_AIM OF THE TASK_:
All of the data below must be repeated exactly.

_SUPPLIED DATA_:
## BEGIN

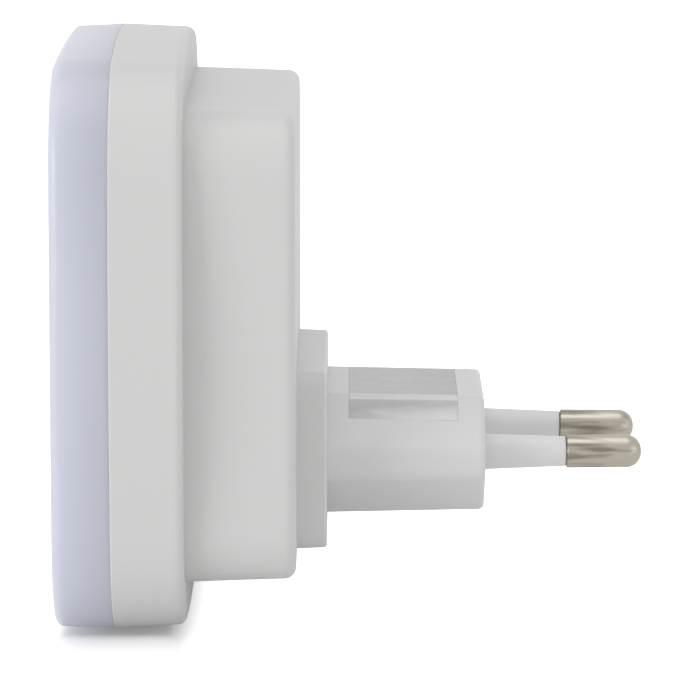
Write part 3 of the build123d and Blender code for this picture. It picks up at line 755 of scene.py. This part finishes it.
def led_grid_tree():
    """Packages on a grid of places: a frame with a cup, and the domed gel in it."""
    tree, given, result = add_group(
        "led_grid",
        [("Size", "Vector"), ("Cup Size", "Vector"), ("Dome", "Float"), ("Count", "Int"),
         ("Pitch X", "Float"), ("Pitch Z", "Float"), ("Centre", "Vector"),
         ("Frame Finish", "Material"), ("Gel Finish", "Material")],
        [("Packages", "Geometry")], "GeometryNodeTree",
    )
    size = axes(tree, given["Size"])
    half = calc(tree, "MULTIPLY", size["Z"], 0.5)
    lifted = vector(tree, Z=half)
    block = add_node(tree, "GeometryNodeMeshCube", {"Size": given["Size"]})
    block = add_node(
        tree, "GeometryNodeTransform", {"Geometry": block.outputs["Mesh"], "Translation": lifted}
    )
    top = vector(tree, Z=size["Z"])
    cup = add_node(tree, "GeometryNodeMeshCube", {"Size": given["Cup Size"]})
    cup = add_node(
        tree, "GeometryNodeTransform", {"Geometry": cup.outputs["Mesh"], "Translation": top}
    )
    hollow = add_node(
        tree, "GeometryNodeMeshBoolean", {"Mesh 1": block.outputs[0], "Mesh 2": cup.outputs[0]},
        operation="DIFFERENCE", solver="EXACT",
    )
    framed = add_node(
        tree, "GeometryNodeSetMaterial",
        {"Geometry": hollow.outputs["Mesh"], "Material": given["Frame Finish"]},
    )
    # the cup's cutter is twice as deep as the cup. The gel fills the cup's lower half, and its
    # free face is raised in the middle by a parabola along either side
    cup_size = axes(tree, given["Cup Size"])
    fill = calc(tree, "MULTIPLY", cup_size["Z"], 0.25)
    gel_size = vector(tree, X=cup_size["X"], Y=cup_size["Y"], Z=fill)
    gel = add_node(
        tree, "GeometryNodeMeshCube",
        {"Size": gel_size, "Vertices X": 9, "Vertices Y": 7, "Vertices Z": 2},
    )
    spot = add_node(tree, "GeometryNodeInputPosition").outputs[0]
    share = add_node(
        tree, "ShaderNodeVectorMath", {0: spot, 1: given["Cup Size"]}, operation="DIVIDE"
    )
    share = axes(tree, share.outputs[0])
    rises = []
    for label in ("X", "Y"):
        square = calc(tree, "MULTIPLY", share[label], share[label])
        rises.append(calc(tree, "MULTIPLY_ADD", square, -4.0, 1.0))
    dome = calc(tree, "MULTIPLY", rises[0], rises[1])
    upper = calc(tree, "GREATER_THAN", share["Z"], 0.0)
    dome = calc(tree, "MULTIPLY", dome, upper)
    dome = calc(tree, "MULTIPLY", dome, given["Dome"])
    raised = vector(tree, Z=dome)
    gel = add_node(
        tree, "GeometryNodeSetPosition", {"Geometry": gel.outputs["Mesh"], "Offset": raised}
    )
    sunk = calc(tree, "MULTIPLY_ADD", cup_size["Z"], -0.375, size["Z"])
    floor_level = vector(tree, Z=sunk)
    gel = add_node(
        tree, "GeometryNodeTransform", {"Geometry": gel.outputs[0], "Translation": floor_level}
    )
    gel = add_node(
        tree, "GeometryNodeSetMaterial",
        {"Geometry": gel.outputs[0], "Material": given["Gel Finish"]},
    )
    package = add_node(
        tree, "GeometryNodeJoinGeometry", {"Geometry": [framed.outputs[0], gel.outputs[0]]}
    )
    grid = add_node(
        tree, "GeometryNodeMeshGrid",
        {"Size X": given["Pitch X"], "Size Y": given["Pitch Z"], "Vertices X": given["Count"],
         "Vertices Y": given["Count"]},
    )
    placed = add_node(
        tree, "GeometryNodeInstanceOnPoints",
        {"Points": grid.outputs["Mesh"], "Instance": package.outputs[0]},
    )
    stood = add_node(
        tree, "GeometryNodeTransform",
        {"Geometry": placed.outputs[0], "Translation": given["Centre"],
         "Rotation": (math.radians(90), 0.0, 0.0)},
    )
    whole = add_node(tree, "GeometryNodeRealizeInstances", {"Geometry": stood.outputs[0]})
    feed(result, Packages=whole.outputs[0])
    return tree


low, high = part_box("leds")
packages = made_by(
    led_grid_tree(), "led_packages", [(0.0, 0.0)], Size=led_size,
    Cup_Size=(led_size[0] - 2 * led_rim, led_size[1] - 2 * led_rim, 2 * led_cup_depth),
    Dome=led_dome, Count=led_count, Pitch_X=high.x - low.x - led_size[0],
    Pitch_Z=high.z - low.z - led_size[1],
    Centre=((low.x + high.x) / 2, high.y, (low.z + high.z) / 2),
    Frame_Finish=led_frame, Gel_Finish=phosphor,
)
stand_for(packages, "led_package", "leds")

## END

_OUTPUT BELOW_:
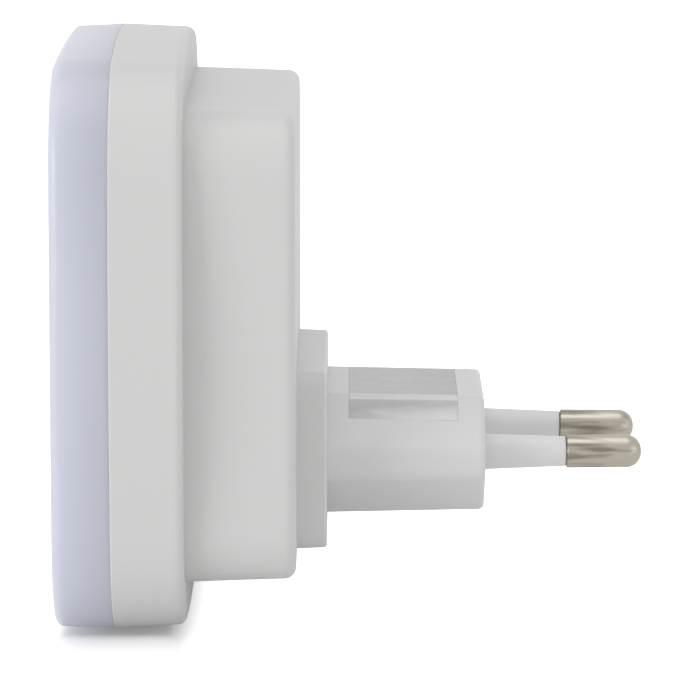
Write part 3 of the build123d and Blender code for this picture. It picks up at line 755 of scene.py. This part finishes it.
def led_grid_tree():
    """Packages on a grid of places: a frame with a cup, and the domed gel in it."""
    tree, given, result = add_group(
        "led_grid",
        [("Size", "Vector"), ("Cup Size", "Vector"), ("Dome", "Float"), ("Count", "Int"),
         ("Pitch X", "Float"), ("Pitch Z", "Float"), ("Centre", "Vector"),
         ("Frame Finish", "Material"), ("Gel Finish", "Material")],
        [("Packages", "Geometry")], "GeometryNodeTree",
    )
    size = axes(tree, given["Size"])
    half = calc(tree, "MULTIPLY", size["Z"], 0.5)
    lifted = vector(tree, Z=half)
    block = add_node(tree, "GeometryNodeMeshCube", {"Size": given["Size"]})
    block = add_node(
        tree, "GeometryNodeTransform", {"Geometry": block.outputs["Mesh"], "Translation": lifted}
    )
    top = vector(tree, Z=size["Z"])
    cup = add_node(tree, "GeometryNodeMeshCube", {"Size": given["Cup Size"]})
    cup = add_node(
        tree, "GeometryNodeTransform", {"Geometry": cup.outputs["Mesh"], "Translation": top}
    )
    hollow = add_node(
        tree, "GeometryNodeMeshBoolean", {"Mesh 1": block.outputs[0], "Mesh 2": cup.outputs[0]},
        operation="DIFFERENCE", solver="EXACT",
    )
    framed = add_node(
        tree, "GeometryNodeSetMaterial",
        {"Geometry": hollow.outputs["Mesh"], "Material": given["Frame Finish"]},
    )
    # the cup's cutter is twice as deep as the cup. The gel fills the cup's lower half, and its
    # free face is raised in the middle by a parabola along either side
    cup_size = axes(tree, given["Cup Size"])
    fill = calc(tree, "MULTIPLY", cup_size["Z"], 0.25)
    gel_size = vector(tree, X=cup_size["X"], Y=cup_size["Y"], Z=fill)
    gel = add_node(
        tree, "GeometryNodeMeshCube",
        {"Size": gel_size, "Vertices X": 9, "Vertices Y": 7, "Vertices Z": 2},
    )
    spot = add_node(tree, "GeometryNodeInputPosition").outputs[0]
    share = add_node(
        tree, "ShaderNodeVectorMath", {0: spot, 1: given["Cup Size"]}, operation="DIVIDE"
    )
    share = axes(tree, share.outputs[0])
    rises = []
    for label in ("X", "Y"):
        square = calc(tree, "MULTIPLY", share[label], share[label])
        rises.append(calc(tree, "MULTIPLY_ADD", square, -4.0, 1.0))
    dome = calc(tree, "MULTIPLY", rises[0], rises[1])
    upper = calc(tree, "GREATER_THAN", share["Z"], 0.0)
    dome = calc(tree, "MULTIPLY", dome, upper)
    dome = calc(tree, "MULTIPLY", dome, given["Dome"])
    raised = vector(tree, Z=dome)
    gel = add_node(
        tree, "GeometryNodeSetPosition", {"Geometry": gel.outputs["Mesh"], "Offset": raised}
    )
    sunk = calc(tree, "MULTIPLY_ADD", cup_size["Z"], -0.375, size["Z"])
    floor_level = vector(tree, Z=sunk)
    gel = add_node(
        tree, "GeometryNodeTransform", {"Geometry": gel.outputs[0], "Translation": floor_level}
    )
    gel = add_node(
        tree, "GeometryNodeSetMaterial",
        {"Geometry": gel.outputs[0], "Material": given["Gel Finish"]},
    )
    package = add_node(
        tree, "GeometryNodeJoinGeometry", {"Geometry": [framed.outputs[0], gel.outputs[0]]}
    )
    grid = add_node(
        tree, "GeometryNodeMeshGrid",
        {"Size X": given["Pitch X"], "Size Y": given["Pitch Z"], "Vertices X": given["Count"],
         "Vertices Y": given["Count"]},
    )
    placed = add_node(
        tree, "GeometryNodeInstanceOnPoints",
        {"Points": grid.outputs["Mesh"], "Instance": package.outputs[0]},
    )
    stood = add_node(
        tree, "GeometryNodeTransform",
        {"Geometry": placed.outputs[0], "Translation": given["Centre"],
         "Rotation": (math.radians(90), 0.0, 0.0)},
    )
    whole = add_node(tree, "GeometryNodeRealizeInstances", {"Geometry": stood.outputs[0]})
    feed(result, Packages=whole.outputs[0])
    return tree


low, high = part_box("leds")
packages = made_by(
    led_grid_tree(), "led_packages", [(0.0, 0.0)], Size=led_size,
    Cup_Size=(led_size[0] - 2 * led_rim, led_size[1] - 2 * led_rim, 2 * led_cup_depth),
    Dome=led_dome, Count=led_count, Pitch_X=high.x - low.x - led_size[0],
    Pitch_Z=high.z - low.z - led_size[1],
    Centre=((low.x + high.x) / 2, high.y, (low.z + high.z) / 2),
    Frame_Finish=led_frame, Gel_Finish=phosphor,
)
stand_for(packages, "led_package", "leds")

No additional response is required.